I did my best to keep on top of the service, especially when it was time to sing. Relative to the overall time spent at worship, we did precious little singing. And communion was tacked on, too. I had a side view of that Christian ordinance for the first time. She presented a huge loaf then gave four ushers (or deaconesses, I don't know) prepared platters. Two came directly to the choir box which seemed grossly disproportionate to the nine of us there. Then they walked, with measured or exaggerated steps, down the aisles, glancing constantly to their left and right to keep even with the other servers. As best as I could make out, only myself and the choir director abstained. They came around again in the same way as before with the juice cups. Four servers with full platters, much too much for the usual turnout. I passed empty, used cups down the choir rows because there are no prayerbook racks with spots for the used cups.
Meanwhile, from my side view, I became keenly aware that the minister was doing nothing while communion was distributed. She paced a bit at first, as if she didn't know what to do with herself. Then she backed up from the table and seated her rump on the front ledge of the platform. I found the image highly off-putting but I was just as bothered by her idleness during communion. Now, one might declare, "'Priesthood of all believers' means everyone ministers to themselves and self-communicates." Obviously, I'm not going to agree with that.
The polyester of the choir robes made me uncomfortable. If I had been seated on the end of the choir box, I would have gone out for a breather during the service. But I was trapped in the middle so that wasn't possible. At one point in the service, I really felt quite ill but I held it together and got through.
At the conclusion, I hung up my robe in the closet. I can't make the next four or five Sunday mornings.
1 "How many sopranos does it take to change a light bulb? Answer: One. She holds the bulb and the world revolves around her."
The fill-in pastor introduced herself to me yet again, asking me my name.
The choir box seats twelve comfortably. We had five altos, two tenors and four sopranos. The sopranos, however, believe that they reserve half of the choir box. Already they'd lost a seat to me, as I sat next to them in the upper row. The two sopranos in front, a mother / daughter team (or grandmother / granddaughter), refused to move down when asked. They weren't doing much to dispel the "diva" stereotype1.
The church filled up more than the previous Sunday evening, the Community Thanksgiving Service which eight people attended. I noticed that our choir director acts more like an MC, or rather more properly, like a cantor. For example, he called the pastor's attention when she inadvertently skipped the "Call to Worship" portion of the service. She thanked him and said, "What would I do without you?"
It seems intentional that so many adults volunteer to help with children's church rather than endure the sermon. The two sopranos, too, who refused to slide down, went out with the children. But they were simply slipping out early. The pastor includes so many quotations in her sermons; I feel she's trying to impress through namedropping. She mentions Henri Nouwen a great deal.
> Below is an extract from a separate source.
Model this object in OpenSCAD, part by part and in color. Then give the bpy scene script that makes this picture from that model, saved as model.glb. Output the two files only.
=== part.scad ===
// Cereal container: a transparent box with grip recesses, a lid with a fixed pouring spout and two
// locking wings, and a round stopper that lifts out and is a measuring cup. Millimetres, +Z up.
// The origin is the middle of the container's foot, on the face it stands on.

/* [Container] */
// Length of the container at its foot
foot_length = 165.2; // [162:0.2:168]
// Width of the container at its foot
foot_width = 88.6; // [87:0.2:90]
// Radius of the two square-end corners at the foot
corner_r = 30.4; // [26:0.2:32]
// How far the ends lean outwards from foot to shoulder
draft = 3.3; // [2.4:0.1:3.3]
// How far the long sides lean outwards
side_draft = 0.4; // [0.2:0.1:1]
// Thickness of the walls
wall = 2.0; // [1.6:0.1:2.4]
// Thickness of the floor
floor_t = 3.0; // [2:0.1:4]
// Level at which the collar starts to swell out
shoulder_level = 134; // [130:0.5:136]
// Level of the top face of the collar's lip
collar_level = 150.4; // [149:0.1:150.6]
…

I did my best to keep on top of the service, especially when it was time to sing. Relative to the overall time spent at worship, we did precious little singing. And communion was tacked on, too. I had a side view of that Christian ordinance for the first time. She presented a huge loaf then gave four ushers (or deaconesses, I don't know) prepared platters. Two came directly to the choir box which seemed grossly disproportionate to the nine of us there. Then they walked, with measured or exaggerated steps, down the aisles, glancing constantly to their left and right to keep even with the other servers. As best as I could make out, only myself and the choir director abstained. They came around again in the same way as before with the juice cups. Four servers with full platters, much too much for the usual turnout. I passed empty, used cups down the choir rows because there are no prayerbook racks with spots for the used cups.
Meanwhile, from my side view, I became keenly aware that the minister was doing nothing while communion was distributed. She paced a bit at first, as if she didn't know what to do with herself. Then she backed up from the table and seated her rump on the front ledge of the platform. I found the image highly off-putting but I was just as bothered by her idleness during communion. Now, one might declare, "'Priesthood of all believers' means everyone ministers to themselves and self-communicates." Obviously, I'm not going to agree with that.
The polyester of the choir robes made me uncomfortable. If I had been seated on the end of the choir box, I would have gone out for a breather during the service. But I was trapped in the middle so that wasn't possible. At one point in the service, I really felt quite ill but I held it together and got through.
At the conclusion, I hung up my robe in the closet. I can't make the next four or five Sunday mornings.
1 "How many sopranos does it take to change a light bulb? Answer: One. She holds the bulb and the world revolves around her."